» GOAL OF THE EXERCISE: Exactly the lines between the line containing "add(flare.part)" and the line containing "obj.matrix_parent_inverse = Matrix.Identity(4)", together with those two lines, are to be output.

» DATASET EXCERPT:
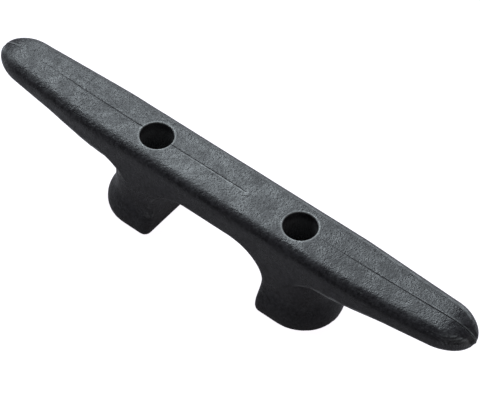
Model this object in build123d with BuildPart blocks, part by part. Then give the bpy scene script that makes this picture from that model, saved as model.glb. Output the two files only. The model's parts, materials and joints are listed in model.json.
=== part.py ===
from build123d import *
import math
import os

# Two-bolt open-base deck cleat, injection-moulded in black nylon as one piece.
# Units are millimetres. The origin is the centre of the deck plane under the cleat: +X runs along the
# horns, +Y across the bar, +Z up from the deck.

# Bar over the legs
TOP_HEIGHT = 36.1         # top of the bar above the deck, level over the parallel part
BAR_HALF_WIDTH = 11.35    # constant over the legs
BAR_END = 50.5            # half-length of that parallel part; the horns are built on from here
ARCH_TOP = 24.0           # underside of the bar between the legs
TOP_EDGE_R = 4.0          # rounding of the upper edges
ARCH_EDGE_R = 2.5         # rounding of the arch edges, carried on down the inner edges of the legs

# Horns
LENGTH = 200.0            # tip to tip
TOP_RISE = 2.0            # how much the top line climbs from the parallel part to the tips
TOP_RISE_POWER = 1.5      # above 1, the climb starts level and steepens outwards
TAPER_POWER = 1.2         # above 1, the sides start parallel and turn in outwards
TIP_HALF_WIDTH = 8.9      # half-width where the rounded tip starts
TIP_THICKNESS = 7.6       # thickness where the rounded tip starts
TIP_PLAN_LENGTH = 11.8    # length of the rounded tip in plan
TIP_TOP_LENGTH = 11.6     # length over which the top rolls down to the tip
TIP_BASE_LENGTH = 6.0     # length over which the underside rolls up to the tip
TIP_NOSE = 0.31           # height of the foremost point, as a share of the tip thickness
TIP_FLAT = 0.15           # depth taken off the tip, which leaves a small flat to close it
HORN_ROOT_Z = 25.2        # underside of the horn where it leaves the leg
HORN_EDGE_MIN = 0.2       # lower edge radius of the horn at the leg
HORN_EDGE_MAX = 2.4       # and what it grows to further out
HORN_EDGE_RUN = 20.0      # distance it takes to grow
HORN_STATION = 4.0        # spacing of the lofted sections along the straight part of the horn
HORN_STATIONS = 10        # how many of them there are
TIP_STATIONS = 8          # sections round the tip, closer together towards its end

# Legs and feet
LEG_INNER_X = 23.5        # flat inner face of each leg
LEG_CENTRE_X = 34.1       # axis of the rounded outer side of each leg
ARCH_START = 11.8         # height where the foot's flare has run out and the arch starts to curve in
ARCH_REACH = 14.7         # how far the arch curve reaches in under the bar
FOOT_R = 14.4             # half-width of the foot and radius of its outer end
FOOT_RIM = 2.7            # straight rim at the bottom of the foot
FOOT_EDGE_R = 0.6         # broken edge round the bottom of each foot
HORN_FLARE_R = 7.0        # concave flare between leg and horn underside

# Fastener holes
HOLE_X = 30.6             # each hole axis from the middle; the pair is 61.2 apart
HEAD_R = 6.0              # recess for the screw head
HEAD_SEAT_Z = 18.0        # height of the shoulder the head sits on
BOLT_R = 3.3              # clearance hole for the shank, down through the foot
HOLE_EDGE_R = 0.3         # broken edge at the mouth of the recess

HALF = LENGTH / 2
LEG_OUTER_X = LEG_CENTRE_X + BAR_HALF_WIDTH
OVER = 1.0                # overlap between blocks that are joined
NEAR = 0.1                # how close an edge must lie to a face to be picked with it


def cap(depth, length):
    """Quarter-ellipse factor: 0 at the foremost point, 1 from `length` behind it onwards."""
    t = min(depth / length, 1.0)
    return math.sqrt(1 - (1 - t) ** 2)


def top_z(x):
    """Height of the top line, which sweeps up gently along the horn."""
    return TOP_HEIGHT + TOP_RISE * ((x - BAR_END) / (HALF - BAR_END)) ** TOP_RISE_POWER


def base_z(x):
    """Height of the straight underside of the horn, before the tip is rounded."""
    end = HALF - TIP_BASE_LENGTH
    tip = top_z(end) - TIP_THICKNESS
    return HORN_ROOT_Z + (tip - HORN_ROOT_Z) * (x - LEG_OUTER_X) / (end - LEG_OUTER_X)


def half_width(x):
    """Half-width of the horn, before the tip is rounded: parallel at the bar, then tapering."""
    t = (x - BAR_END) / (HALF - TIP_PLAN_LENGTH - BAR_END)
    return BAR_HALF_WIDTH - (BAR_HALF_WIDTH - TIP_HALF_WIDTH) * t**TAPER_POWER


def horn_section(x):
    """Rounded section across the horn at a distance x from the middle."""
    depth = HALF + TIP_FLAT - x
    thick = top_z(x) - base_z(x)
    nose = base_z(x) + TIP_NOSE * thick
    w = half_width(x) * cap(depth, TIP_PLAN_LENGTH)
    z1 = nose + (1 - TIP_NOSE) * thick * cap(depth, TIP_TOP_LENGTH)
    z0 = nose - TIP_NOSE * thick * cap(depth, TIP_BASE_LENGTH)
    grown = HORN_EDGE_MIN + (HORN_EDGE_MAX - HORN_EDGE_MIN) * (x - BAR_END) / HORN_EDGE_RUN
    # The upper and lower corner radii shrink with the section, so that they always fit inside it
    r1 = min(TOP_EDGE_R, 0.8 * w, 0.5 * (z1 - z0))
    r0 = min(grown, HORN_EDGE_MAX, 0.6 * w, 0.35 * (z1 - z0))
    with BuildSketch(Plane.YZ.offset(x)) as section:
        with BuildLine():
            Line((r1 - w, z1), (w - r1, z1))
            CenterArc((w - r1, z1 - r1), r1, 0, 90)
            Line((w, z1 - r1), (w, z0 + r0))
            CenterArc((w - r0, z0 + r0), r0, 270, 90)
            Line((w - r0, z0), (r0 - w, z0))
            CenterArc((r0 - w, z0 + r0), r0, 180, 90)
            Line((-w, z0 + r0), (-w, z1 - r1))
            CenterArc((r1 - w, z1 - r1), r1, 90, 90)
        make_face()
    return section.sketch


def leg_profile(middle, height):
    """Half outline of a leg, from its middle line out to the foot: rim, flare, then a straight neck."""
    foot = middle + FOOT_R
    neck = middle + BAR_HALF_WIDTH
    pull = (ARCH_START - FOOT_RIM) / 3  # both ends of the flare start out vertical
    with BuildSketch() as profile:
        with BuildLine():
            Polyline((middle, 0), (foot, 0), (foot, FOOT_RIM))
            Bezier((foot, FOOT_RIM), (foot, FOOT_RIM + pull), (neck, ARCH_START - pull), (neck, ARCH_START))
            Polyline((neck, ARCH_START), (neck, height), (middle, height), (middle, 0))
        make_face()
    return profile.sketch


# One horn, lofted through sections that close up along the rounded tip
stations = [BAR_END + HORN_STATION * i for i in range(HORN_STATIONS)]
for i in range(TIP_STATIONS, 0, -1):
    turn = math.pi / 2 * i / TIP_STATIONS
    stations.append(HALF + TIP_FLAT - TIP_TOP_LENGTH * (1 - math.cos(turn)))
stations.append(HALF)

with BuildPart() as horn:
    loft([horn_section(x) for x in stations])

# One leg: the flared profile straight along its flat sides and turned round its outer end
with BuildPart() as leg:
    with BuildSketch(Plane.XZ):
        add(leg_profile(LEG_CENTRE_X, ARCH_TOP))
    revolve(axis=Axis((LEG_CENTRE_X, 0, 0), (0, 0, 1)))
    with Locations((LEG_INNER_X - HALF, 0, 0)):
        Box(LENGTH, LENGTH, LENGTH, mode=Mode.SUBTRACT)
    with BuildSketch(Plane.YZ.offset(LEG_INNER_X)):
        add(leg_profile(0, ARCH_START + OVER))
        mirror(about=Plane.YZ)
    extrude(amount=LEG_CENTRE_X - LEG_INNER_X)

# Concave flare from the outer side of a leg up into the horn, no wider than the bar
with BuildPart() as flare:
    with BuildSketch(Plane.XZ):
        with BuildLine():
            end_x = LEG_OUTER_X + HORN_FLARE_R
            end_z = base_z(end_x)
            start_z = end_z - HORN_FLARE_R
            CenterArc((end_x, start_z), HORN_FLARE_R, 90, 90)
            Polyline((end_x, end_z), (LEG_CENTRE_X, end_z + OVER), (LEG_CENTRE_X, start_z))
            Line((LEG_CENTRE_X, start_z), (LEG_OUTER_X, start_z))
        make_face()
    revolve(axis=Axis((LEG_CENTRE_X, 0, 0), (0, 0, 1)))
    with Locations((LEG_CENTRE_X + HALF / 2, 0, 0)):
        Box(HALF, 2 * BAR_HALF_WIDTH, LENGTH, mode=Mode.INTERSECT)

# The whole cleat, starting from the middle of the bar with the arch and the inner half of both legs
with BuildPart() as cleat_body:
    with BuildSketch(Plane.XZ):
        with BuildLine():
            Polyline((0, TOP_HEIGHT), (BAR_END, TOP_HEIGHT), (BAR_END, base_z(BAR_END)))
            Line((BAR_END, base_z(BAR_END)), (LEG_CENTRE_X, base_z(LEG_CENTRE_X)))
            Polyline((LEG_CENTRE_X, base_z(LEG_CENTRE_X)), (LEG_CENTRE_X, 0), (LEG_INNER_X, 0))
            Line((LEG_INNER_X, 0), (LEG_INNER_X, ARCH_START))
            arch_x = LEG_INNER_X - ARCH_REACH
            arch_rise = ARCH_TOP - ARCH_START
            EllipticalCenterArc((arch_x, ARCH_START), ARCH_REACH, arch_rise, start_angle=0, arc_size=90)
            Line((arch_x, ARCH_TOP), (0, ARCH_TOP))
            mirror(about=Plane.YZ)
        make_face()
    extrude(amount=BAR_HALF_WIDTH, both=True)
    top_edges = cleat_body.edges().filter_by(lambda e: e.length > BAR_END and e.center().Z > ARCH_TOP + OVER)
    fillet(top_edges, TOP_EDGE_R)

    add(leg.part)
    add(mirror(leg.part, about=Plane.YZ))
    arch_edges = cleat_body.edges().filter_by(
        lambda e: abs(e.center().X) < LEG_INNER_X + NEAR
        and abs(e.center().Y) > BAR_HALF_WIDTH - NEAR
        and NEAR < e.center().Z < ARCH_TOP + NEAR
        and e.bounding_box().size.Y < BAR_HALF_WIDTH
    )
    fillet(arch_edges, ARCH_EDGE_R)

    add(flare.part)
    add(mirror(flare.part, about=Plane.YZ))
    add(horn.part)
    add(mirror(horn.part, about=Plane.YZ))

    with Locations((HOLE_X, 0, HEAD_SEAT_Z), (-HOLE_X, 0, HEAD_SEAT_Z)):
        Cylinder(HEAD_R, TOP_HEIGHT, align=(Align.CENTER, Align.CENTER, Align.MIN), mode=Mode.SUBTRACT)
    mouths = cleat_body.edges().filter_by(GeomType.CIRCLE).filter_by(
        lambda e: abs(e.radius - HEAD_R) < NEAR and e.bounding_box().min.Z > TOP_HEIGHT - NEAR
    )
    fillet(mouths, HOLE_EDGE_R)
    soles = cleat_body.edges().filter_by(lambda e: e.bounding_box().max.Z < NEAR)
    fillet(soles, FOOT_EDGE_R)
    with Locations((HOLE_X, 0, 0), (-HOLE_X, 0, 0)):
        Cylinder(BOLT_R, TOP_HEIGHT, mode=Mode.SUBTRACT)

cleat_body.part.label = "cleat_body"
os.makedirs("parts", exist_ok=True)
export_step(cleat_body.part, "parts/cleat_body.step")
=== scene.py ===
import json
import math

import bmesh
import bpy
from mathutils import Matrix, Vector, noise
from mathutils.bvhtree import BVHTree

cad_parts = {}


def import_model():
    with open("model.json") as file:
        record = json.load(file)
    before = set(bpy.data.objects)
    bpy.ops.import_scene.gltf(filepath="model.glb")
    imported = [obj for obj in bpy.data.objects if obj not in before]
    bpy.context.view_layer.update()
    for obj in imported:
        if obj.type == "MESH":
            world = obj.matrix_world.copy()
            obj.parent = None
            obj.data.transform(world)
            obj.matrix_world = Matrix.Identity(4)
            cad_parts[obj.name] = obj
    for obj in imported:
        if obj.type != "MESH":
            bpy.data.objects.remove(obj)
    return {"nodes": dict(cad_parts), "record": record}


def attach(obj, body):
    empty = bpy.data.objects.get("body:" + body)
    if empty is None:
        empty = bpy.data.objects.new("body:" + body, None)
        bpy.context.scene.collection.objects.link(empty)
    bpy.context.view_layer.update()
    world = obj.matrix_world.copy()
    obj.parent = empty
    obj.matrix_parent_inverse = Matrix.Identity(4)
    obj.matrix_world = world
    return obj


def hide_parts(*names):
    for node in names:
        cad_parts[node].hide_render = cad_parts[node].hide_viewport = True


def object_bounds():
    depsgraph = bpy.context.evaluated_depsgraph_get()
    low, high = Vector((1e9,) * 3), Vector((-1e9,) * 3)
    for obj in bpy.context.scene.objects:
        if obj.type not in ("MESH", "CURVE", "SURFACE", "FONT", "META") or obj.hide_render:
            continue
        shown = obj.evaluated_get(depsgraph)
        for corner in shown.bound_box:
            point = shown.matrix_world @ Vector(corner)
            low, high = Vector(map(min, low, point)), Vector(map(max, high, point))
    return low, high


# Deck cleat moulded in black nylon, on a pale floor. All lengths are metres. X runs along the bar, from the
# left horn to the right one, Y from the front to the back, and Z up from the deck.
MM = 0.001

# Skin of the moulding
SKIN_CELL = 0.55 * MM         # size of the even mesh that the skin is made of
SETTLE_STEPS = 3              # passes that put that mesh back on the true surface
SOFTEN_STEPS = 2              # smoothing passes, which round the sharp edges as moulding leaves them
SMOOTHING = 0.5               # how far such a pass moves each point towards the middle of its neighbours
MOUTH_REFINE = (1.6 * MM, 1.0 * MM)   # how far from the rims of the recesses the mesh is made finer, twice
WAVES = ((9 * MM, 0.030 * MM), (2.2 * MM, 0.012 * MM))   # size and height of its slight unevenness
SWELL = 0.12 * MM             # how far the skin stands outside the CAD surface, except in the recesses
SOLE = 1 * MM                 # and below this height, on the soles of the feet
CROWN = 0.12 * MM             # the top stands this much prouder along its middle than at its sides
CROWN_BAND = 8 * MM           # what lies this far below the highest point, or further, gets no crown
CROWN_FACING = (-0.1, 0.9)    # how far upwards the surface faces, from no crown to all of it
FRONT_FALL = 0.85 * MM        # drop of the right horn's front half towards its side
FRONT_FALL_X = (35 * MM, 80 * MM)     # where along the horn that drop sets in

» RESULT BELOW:
    add(flare.part)
    add(mirror(flare.part, about=Plane.YZ))
    add(horn.part)
    add(mirror(horn.part, about=Plane.YZ))

    with Locations((HOLE_X, 0, HEAD_SEAT_Z), (-HOLE_X, 0, HEAD_SEAT_Z)):
        Cylinder(HEAD_R, TOP_HEIGHT, align=(Align.CENTER, Align.CENTER, Align.MIN), mode=Mode.SUBTRACT)
    mouths = cleat_body.edges().filter_by(GeomType.CIRCLE).filter_by(
        lambda e: abs(e.radius - HEAD_R) < NEAR and e.bounding_box().min.Z > TOP_HEIGHT - NEAR
    )
    fillet(mouths, HOLE_EDGE_R)
    soles = cleat_body.edges().filter_by(lambda e: e.bounding_box().max.Z < NEAR)
    fillet(soles, FOOT_EDGE_R)
    with Locations((HOLE_X, 0, 0), (-HOLE_X, 0, 0)):
        Cylinder(BOLT_R, TOP_HEIGHT, mode=Mode.SUBTRACT)

cleat_body.part.label = "cleat_body"
os.makedirs("parts", exist_ok=True)
export_step(cleat_body.part, "parts/cleat_body.step")
=== scene.py ===
import json
import math

import bmesh
import bpy
from mathutils import Matrix, Vector, noise
from mathutils.bvhtree import BVHTree

cad_parts = {}


def import_model():
    with open("model.json") as file:
        record = json.load(file)
    before = set(bpy.data.objects)
    bpy.ops.import_scene.gltf(filepath="model.glb")
    imported = [obj for obj in bpy.data.objects if obj not in before]
    bpy.context.view_layer.update()
    for obj in imported:
        if obj.type == "MESH":
            world = obj.matrix_world.copy()
            obj.parent = None
            obj.data.transform(world)
            obj.matrix_world = Matrix.Identity(4)
            cad_parts[obj.name] = obj
    for obj in imported:
        if obj.type != "MESH":
            bpy.data.objects.remove(obj)
    return {"nodes": dict(cad_parts), "record": record}


def attach(obj, body):
    empty = bpy.data.objects.get("body:" + body)
    if empty is None:
        empty = bpy.data.objects.new("body:" + body, None)
        bpy.context.scene.collection.objects.link(empty)
    bpy.context.view_layer.update()
    world = obj.matrix_world.copy()
    obj.parent = empty
    obj.matrix_parent_inverse = Matrix.Identity(4)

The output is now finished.